** START Material to process **
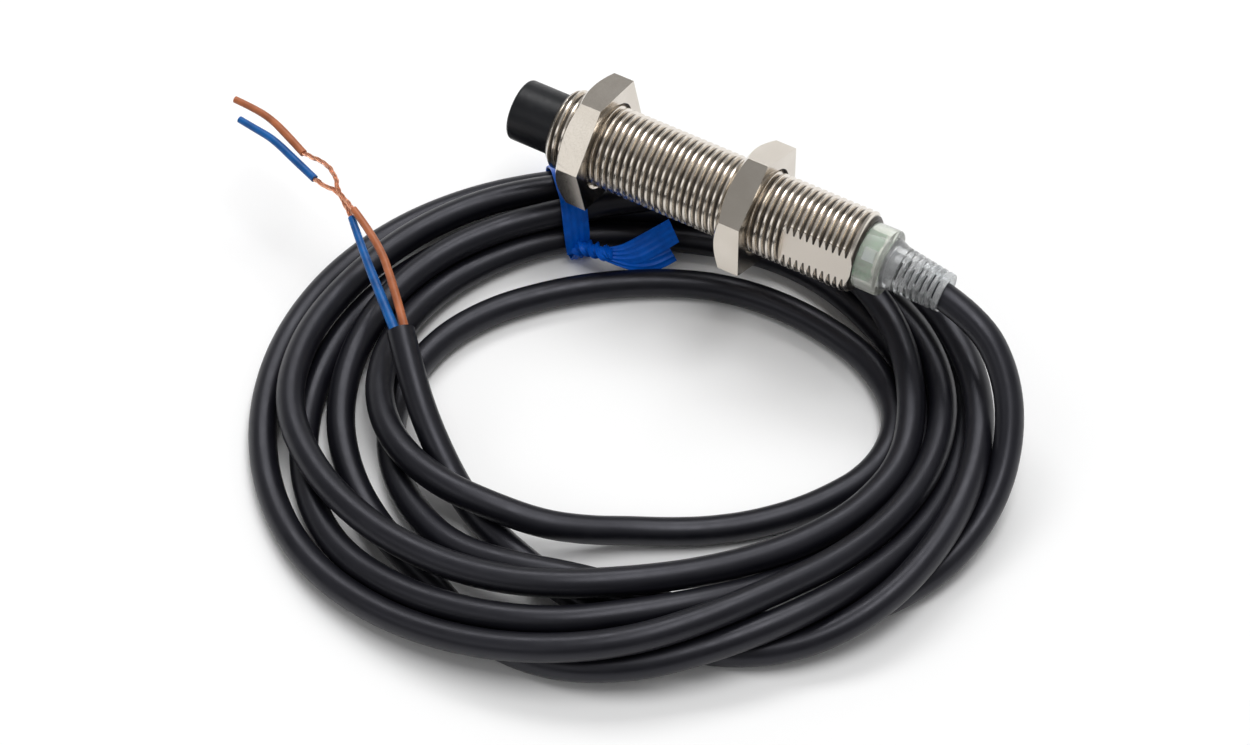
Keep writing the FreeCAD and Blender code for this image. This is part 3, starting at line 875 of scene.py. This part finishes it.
def dress_cad():
    """Every CAD node gets its slot's material; those that still show are welded, and the nuts, rear cover
    and strain relief get eased edges.
    """
    eased = {"front_nut": 0.14, "rear_nut": 0.14, "rear_cover": 0.12, "strain_relief": 0.04}
    for row in frame["record"]["subparts"]:
        node = frame["nodes"][row["node"]]
        node.data.materials.clear()
        node.data.materials.append(MATERIALS[row["material_slot"]])
        if node.hide_render:
            continue
        weld = node.modifiers.new("weld", "WELD")
        weld.merge_threshold = 0.002 * MM
        if row["node"] in eased:
            bevel = node.modifiers.new("eased_edges", "BEVEL")
            bevel.width = eased[row["node"]] * MM
            bevel.segments = 3
            bevel.limit_method = "ANGLE"
            bevel.angle_limit = math.radians(40.0)
            bevel.use_clamp_overlap = True


# ---- Stage, lights and camera -----------------------------------------------------------------

def make_stage():
    """A white floor, a hair below the object."""
    bpy.ops.mesh.primitive_plane_add(size=3.0, location=(0.03, -0.03, FLOOR_Z * MM - 0.00005))
    floor = bpy.context.object
    floor.name = "floor"
    s = Shader("floor_white", Roughness=0.85, Specular_IOR_Level=0.1)
    s.colour(s.ramp(s.noise(3.0, 2.0), (0.3, (0.93, 0.93, 0.93)), (0.7, (0.96, 0.96, 0.96))))
    floor.data.materials.append(s.material)


def area_light(name, place, target, wide, high, power):
    """A rectangular lamp at place that faces target, in metres and watts."""
    data = bpy.data.lights.new(name, "AREA")
    data.shape = "RECTANGLE"
    data.size = wide
    data.size_y = high
    data.energy = power
    light = add_object(name, data)
    light.location = place
    light.rotation_euler = (Vector(target) - Vector(place)).to_track_quat("-Z", "Y").to_euler()


def make_lights():
    middle = (0.03, 0.0, 0.0)
    area_light("back_softbox", (-0.195, 0.332, 0.633), middle, wide=0.62, high=0.22, power=2.3)
    area_light("front_softbox", (-0.21, -0.62, 0.45), middle, wide=0.60, high=0.30, power=0.50)
    area_light("overhead", (0.20, 0.02, 1.10), middle, wide=0.8, high=0.35, power=5.8)
    bpy.context.scene.world = make_world()


def world_ramp(tree, value, *stops):
    """Grey by a value, from stops of (value, brightness)."""
    ramp = tree.nodes.new("ShaderNodeValToRGB")
    while len(ramp.color_ramp.elements) < len(stops):
        ramp.color_ramp.elements.new(0.5)
    for element, (at, level) in zip(ramp.color_ramp.elements, stops):
        element.position = at
        element.color = (level, level, level, 1.0)
    tree.links.new(value, ramp.inputs["Fac"])
    return ramp.outputs["Color"]


def make_world():
    """Studio surroundings by height: bright at the horizon, dim above it, dimmest in front."""
    world = bpy.data.worlds.new("studio")
    world.use_nodes = True
    tree = world.node_tree
    place = tree.nodes.new("ShaderNodeTexCoord")
    parts = tree.nodes.new("ShaderNodeSeparateXYZ")
    tree.links.new(place.outputs["Generated"], parts.inputs[0])
    height = parts.outputs["Z"]
    back = world_ramp(tree, height, (0.0, 1.25), (0.12, 1.1), (0.32, 0.34), (0.6, 0.40), (1.0, 0.45))
    front = world_ramp(tree, height, (0.0, 0.9), (0.10, 0.75), (0.2, 0.05), (0.42, 0.08), (0.6, 0.34))
    side = tree.nodes.new("ShaderNodeMapRange")
    side.inputs["From Min"].default_value = 0.25
    side.inputs["From Max"].default_value = -0.45
    tree.links.new(parts.outputs["Y"], side.inputs["Value"])
    mix = tree.nodes.new("ShaderNodeMix")
    mix.data_type = "RGBA"
    colour_a, colour_b = mix.inputs[6], mix.inputs[7]
    mixed = mix.outputs[2]
    tree.links.new(side.outputs["Result"], mix.inputs["Factor"])
    tree.links.new(back, colour_a)
    tree.links.new(front, colour_b)
    tree.links.new(mixed, tree.nodes["Background"].inputs["Color"])
    return world


def make_camera():
    """A long lens that looks down at the object from its front right."""
    azimuth = math.radians(CAMERA_AZIMUTH)
    elevation = math.radians(CAMERA_ELEVATION)
    back = Vector((
        math.sin(azimuth) * math.cos(elevation),
        -math.cos(azimuth) * math.cos(elevation),
        math.sin(elevation),
    ))
    data = bpy.data.cameras.new("camera")
    data.sensor_width = 36.0
    data.lens = CAMERA_LENS
    data.clip_start = 0.05
    data.clip_end = 10.0
    camera = add_object("camera", data)
    camera.location = CAMERA_AT
    camera.rotation_euler = (-back).to_track_quat("-Z", "Y").to_euler()
    bpy.context.scene.camera = camera


# ---- The whole scene --------------------------------------------------------------------------

make_camera()
cable = make_cable()
tie_pieces = make_tie()
lead_pieces = make_leads()
make_barrel()
dress_cad()
make_stage()
make_lights()
bpy.context.scene.view_settings.view_transform = "Standard"
bpy.context.view_layer.update()
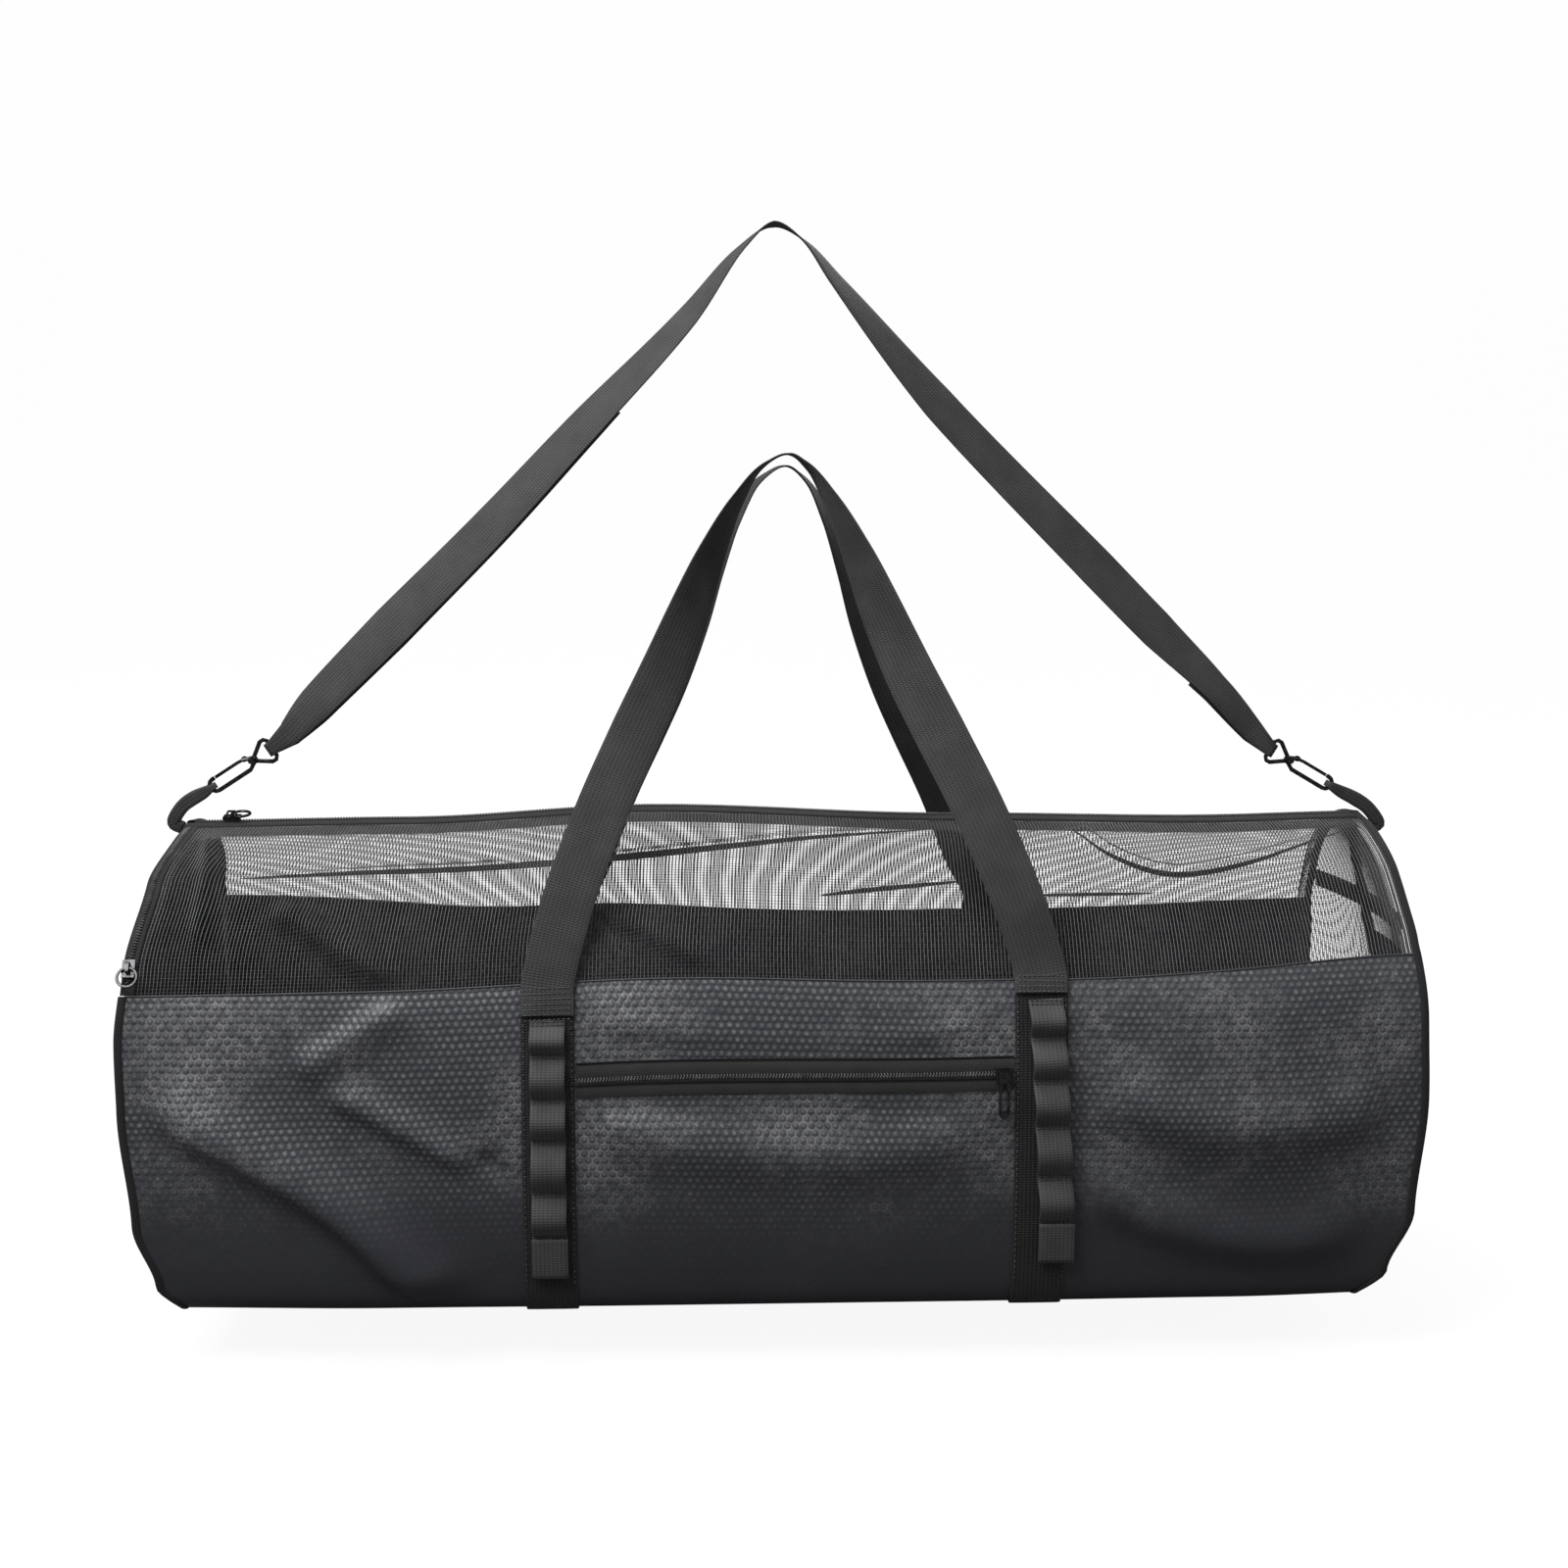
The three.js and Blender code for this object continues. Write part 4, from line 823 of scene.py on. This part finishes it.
** END Material to process **
Work required
Would you copy out each line exactly as written?

Complete answer
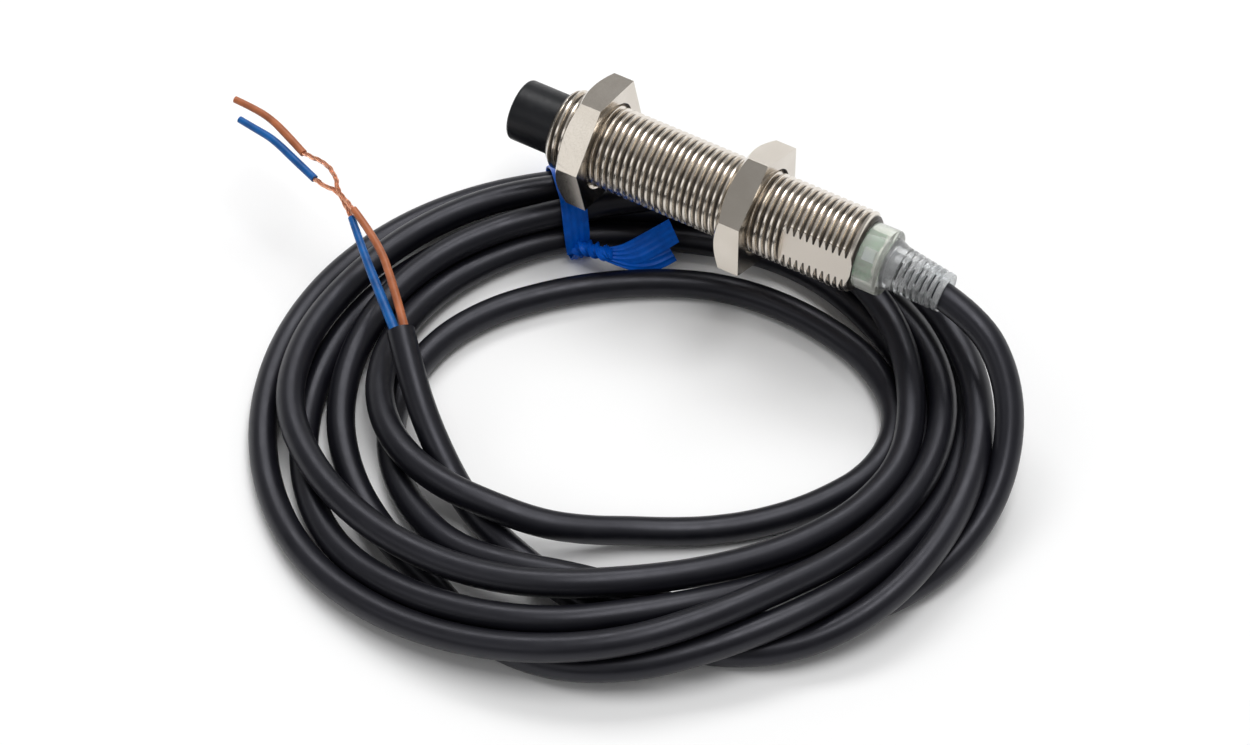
Keep writing the FreeCAD and Blender code for this image. This is part 3, starting at line 875 of scene.py. This part finishes it.
def dress_cad():
    """Every CAD node gets its slot's material; those that still show are welded, and the nuts, rear cover
    and strain relief get eased edges.
    """
    eased = {"front_nut": 0.14, "rear_nut": 0.14, "rear_cover": 0.12, "strain_relief": 0.04}
    for row in frame["record"]["subparts"]:
        node = frame["nodes"][row["node"]]
        node.data.materials.clear()
        node.data.materials.append(MATERIALS[row["material_slot"]])
        if node.hide_render:
            continue
        weld = node.modifiers.new("weld", "WELD")
        weld.merge_threshold = 0.002 * MM
        if row["node"] in eased:
            bevel = node.modifiers.new("eased_edges", "BEVEL")
            bevel.width = eased[row["node"]] * MM
            bevel.segments = 3
            bevel.limit_method = "ANGLE"
            bevel.angle_limit = math.radians(40.0)
            bevel.use_clamp_overlap = True


# ---- Stage, lights and camera -----------------------------------------------------------------

def make_stage():
    """A white floor, a hair below the object."""
    bpy.ops.mesh.primitive_plane_add(size=3.0, location=(0.03, -0.03, FLOOR_Z * MM - 0.00005))
    floor = bpy.context.object
    floor.name = "floor"
    s = Shader("floor_white", Roughness=0.85, Specular_IOR_Level=0.1)
    s.colour(s.ramp(s.noise(3.0, 2.0), (0.3, (0.93, 0.93, 0.93)), (0.7, (0.96, 0.96, 0.96))))
    floor.data.materials.append(s.material)


def area_light(name, place, target, wide, high, power):
    """A rectangular lamp at place that faces target, in metres and watts."""
    data = bpy.data.lights.new(name, "AREA")
    data.shape = "RECTANGLE"
    data.size = wide
    data.size_y = high
    data.energy = power
    light = add_object(name, data)
    light.location = place
    light.rotation_euler = (Vector(target) - Vector(place)).to_track_quat("-Z", "Y").to_euler()


def make_lights():
    middle = (0.03, 0.0, 0.0)
    area_light("back_softbox", (-0.195, 0.332, 0.633), middle, wide=0.62, high=0.22, power=2.3)
    area_light("front_softbox", (-0.21, -0.62, 0.45), middle, wide=0.60, high=0.30, power=0.50)
    area_light("overhead", (0.20, 0.02, 1.10), middle, wide=0.8, high=0.35, power=5.8)
    bpy.context.scene.world = make_world()


def world_ramp(tree, value, *stops):
    """Grey by a value, from stops of (value, brightness)."""
    ramp = tree.nodes.new("ShaderNodeValToRGB")
    while len(ramp.color_ramp.elements) < len(stops):
        ramp.color_ramp.elements.new(0.5)
    for element, (at, level) in zip(ramp.color_ramp.elements, stops):
        element.position = at
        element.color = (level, level, level, 1.0)
    tree.links.new(value, ramp.inputs["Fac"])
    return ramp.outputs["Color"]


def make_world():
    """Studio surroundings by height: bright at the horizon, dim above it, dimmest in front."""
    world = bpy.data.worlds.new("studio")
    world.use_nodes = True
    tree = world.node_tree
    place = tree.nodes.new("ShaderNodeTexCoord")
    parts = tree.nodes.new("ShaderNodeSeparateXYZ")
    tree.links.new(place.outputs["Generated"], parts.inputs[0])
    height = parts.outputs["Z"]
    back = world_ramp(tree, height, (0.0, 1.25), (0.12, 1.1), (0.32, 0.34), (0.6, 0.40), (1.0, 0.45))
    front = world_ramp(tree, height, (0.0, 0.9), (0.10, 0.75), (0.2, 0.05), (0.42, 0.08), (0.6, 0.34))
    side = tree.nodes.new("ShaderNodeMapRange")
    side.inputs["From Min"].default_value = 0.25
    side.inputs["From Max"].default_value = -0.45
    tree.links.new(parts.outputs["Y"], side.inputs["Value"])
    mix = tree.nodes.new("ShaderNodeMix")
    mix.data_type = "RGBA"
    colour_a, colour_b = mix.inputs[6], mix.inputs[7]
    mixed = mix.outputs[2]
    tree.links.new(side.outputs["Result"], mix.inputs["Factor"])
    tree.links.new(back, colour_a)
    tree.links.new(front, colour_b)
    tree.links.new(mixed, tree.nodes["Background"].inputs["Color"])
    return world


def make_camera():
    """A long lens that looks down at the object from its front right."""
    azimuth = math.radians(CAMERA_AZIMUTH)
    elevation = math.radians(CAMERA_ELEVATION)
    back = Vector((
        math.sin(azimuth) * math.cos(elevation),
        -math.cos(azimuth) * math.cos(elevation),
        math.sin(elevation),
    ))
    data = bpy.data.cameras.new("camera")
    data.sensor_width = 36.0
    data.lens = CAMERA_LENS
    data.clip_start = 0.05
    data.clip_end = 10.0
    camera = add_object("camera", data)
    camera.location = CAMERA_AT
    camera.rotation_euler = (-back).to_track_quat("-Z", "Y").to_euler()
    bpy.context.scene.camera = camera


# ---- The whole scene --------------------------------------------------------------------------

make_camera()
cable = make_cable()
tie_pieces = make_tie()
lead_pieces = make_leads()
make_barrel()
dress_cad()
make_stage()
make_lights()
bpy.context.scene.view_settings.view_transform = "Standard"
bpy.context.view_layer.update()
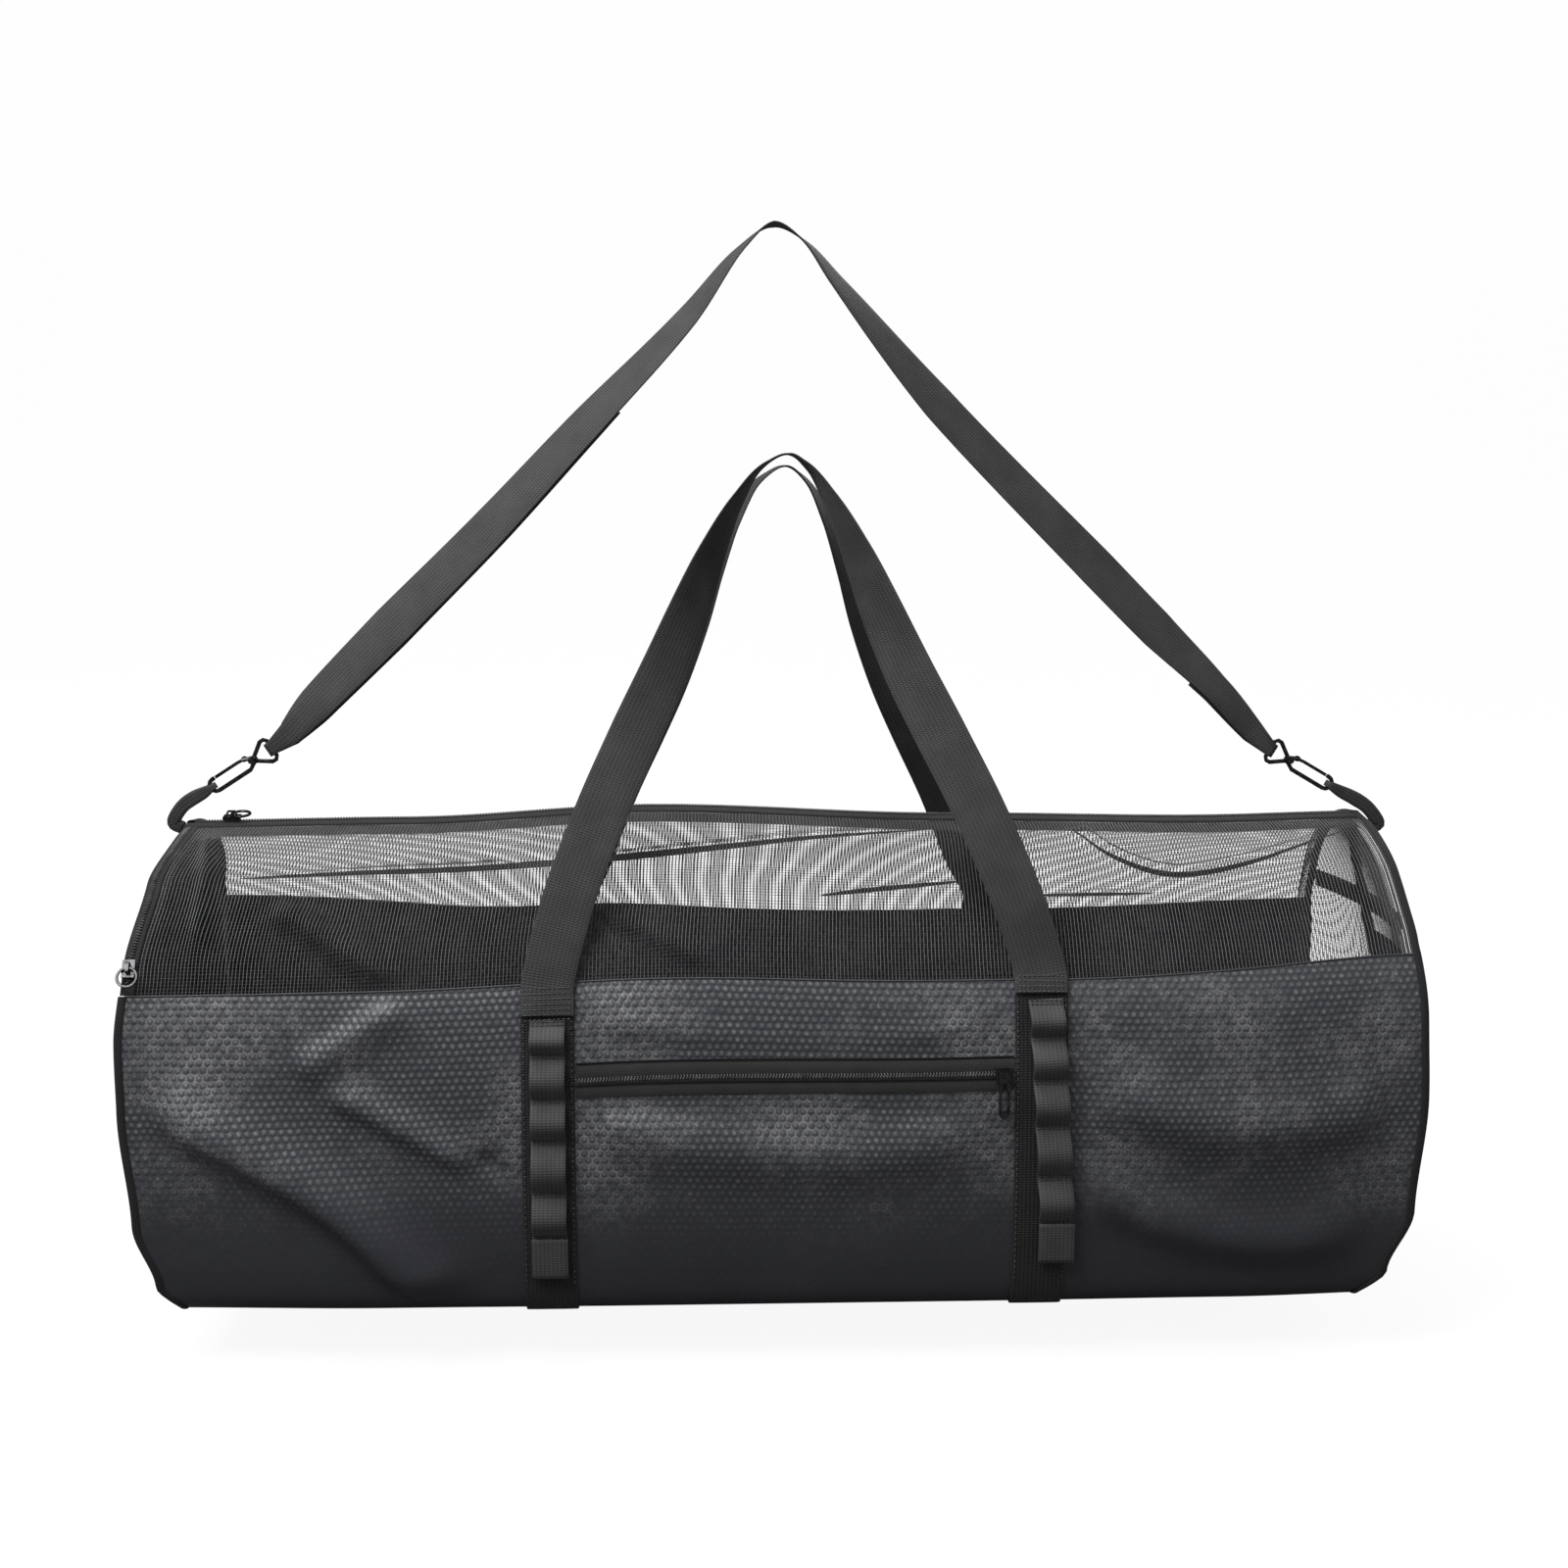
The three.js and Blender code for this object continues. Write part 4, from line 823 of scene.py on. This part finishes it.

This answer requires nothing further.